RAW DATA>
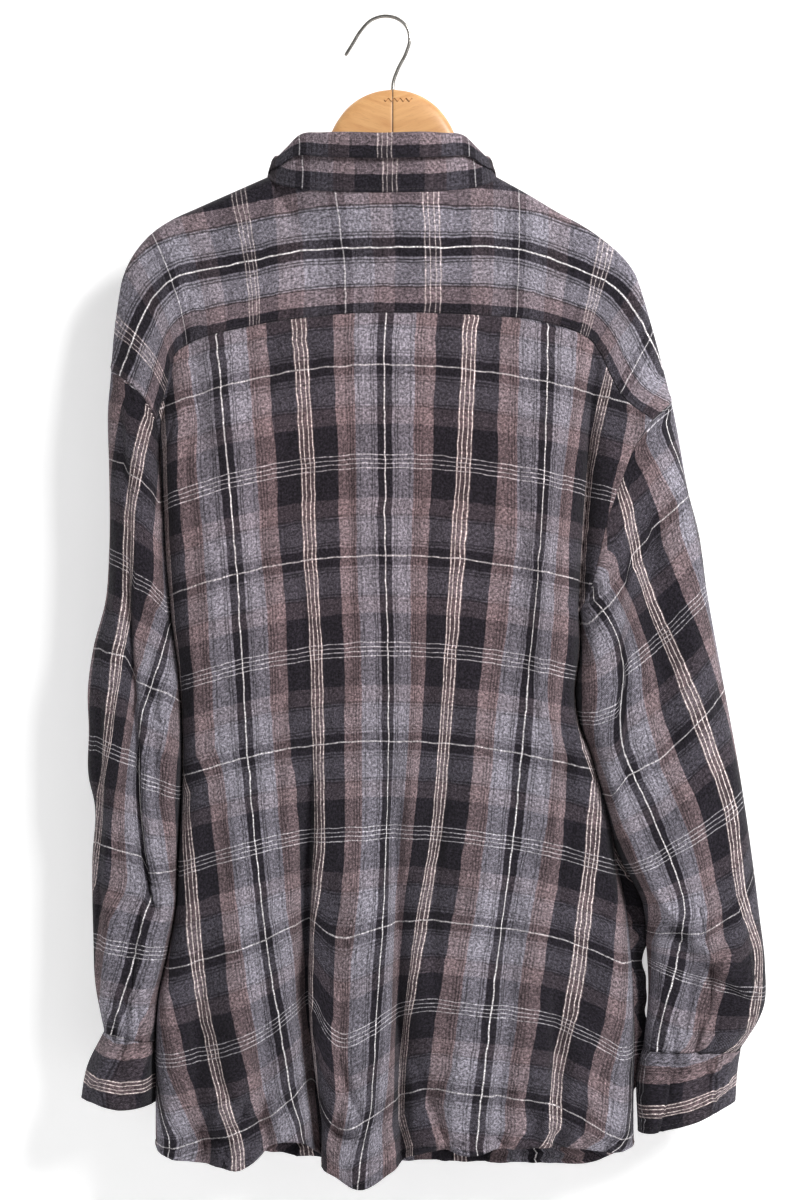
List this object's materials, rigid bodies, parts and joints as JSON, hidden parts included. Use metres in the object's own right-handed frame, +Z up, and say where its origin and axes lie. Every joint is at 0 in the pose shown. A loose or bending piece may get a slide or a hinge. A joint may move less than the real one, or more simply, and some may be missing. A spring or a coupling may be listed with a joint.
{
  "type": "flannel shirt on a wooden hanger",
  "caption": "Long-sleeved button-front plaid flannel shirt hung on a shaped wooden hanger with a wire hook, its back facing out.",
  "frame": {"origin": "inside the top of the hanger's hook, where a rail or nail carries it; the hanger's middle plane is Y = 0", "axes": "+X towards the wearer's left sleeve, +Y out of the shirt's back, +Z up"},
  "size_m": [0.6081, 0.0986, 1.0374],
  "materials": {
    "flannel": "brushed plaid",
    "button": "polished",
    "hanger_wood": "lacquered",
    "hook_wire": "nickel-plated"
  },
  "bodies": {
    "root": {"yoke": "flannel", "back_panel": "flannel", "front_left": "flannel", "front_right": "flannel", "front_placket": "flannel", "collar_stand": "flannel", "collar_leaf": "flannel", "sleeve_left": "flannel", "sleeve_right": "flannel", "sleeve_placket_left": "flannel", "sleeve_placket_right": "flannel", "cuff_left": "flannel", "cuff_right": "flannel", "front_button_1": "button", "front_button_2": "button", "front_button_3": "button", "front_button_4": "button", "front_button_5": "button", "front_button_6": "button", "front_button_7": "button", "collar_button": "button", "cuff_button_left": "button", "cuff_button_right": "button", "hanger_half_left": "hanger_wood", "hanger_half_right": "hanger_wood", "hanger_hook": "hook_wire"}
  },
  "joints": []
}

WRITTEN EXERCISE>
Quote the data in full, keeping each word unchanged.

FULL ANSWER>
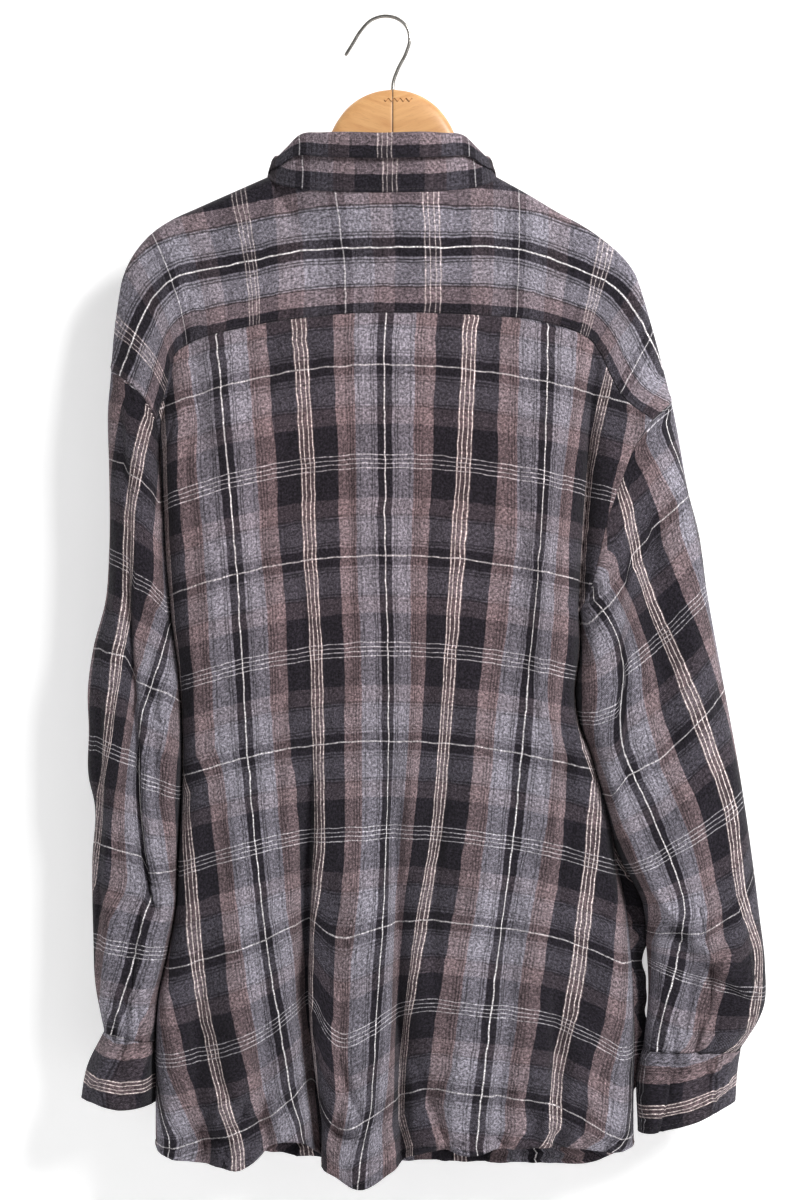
List this object's materials, rigid bodies, parts and joints as JSON, hidden parts included. Use metres in the object's own right-handed frame, +Z up, and say where its origin and axes lie. Every joint is at 0 in the pose shown. A loose or bending piece may get a slide or a hinge. A joint may move less than the real one, or more simply, and some may be missing. A spring or a coupling may be listed with a joint.
{
  "type": "flannel shirt on a wooden hanger",
  "caption": "Long-sleeved button-front plaid flannel shirt hung on a shaped wooden hanger with a wire hook, its back facing out.",
  "frame": {"origin": "inside the top of the hanger's hook, where a rail or nail carries it; the hanger's middle plane is Y = 0", "axes": "+X towards the wearer's left sleeve, +Y out of the shirt's back, +Z up"},
  "size_m": [0.6081, 0.0986, 1.0374],
  "materials": {
    "flannel": "brushed plaid",
    "button": "polished",
    "hanger_wood": "lacquered",
    "hook_wire": "nickel-plated"
  },
  "bodies": {
    "root": {"yoke": "flannel", "back_panel": "flannel", "front_left": "flannel", "front_right": "flannel", "front_placket": "flannel", "collar_stand": "flannel", "collar_leaf": "flannel", "sleeve_left": "flannel", "sleeve_right": "flannel", "sleeve_placket_left": "flannel", "sleeve_placket_right": "flannel", "cuff_left": "flannel", "cuff_right": "flannel", "front_button_1": "button", "front_button_2": "button", "front_button_3": "button", "front_button_4": "button", "front_button_5": "button", "front_button_6": "button", "front_button_7": "button", "collar_button": "button", "cuff_button_left": "button", "cuff_button_right": "button", "hanger_half_left": "hanger_wood", "hanger_half_right": "hanger_wood", "hanger_hook": "hook_wire"}
  },
  "joints": []
}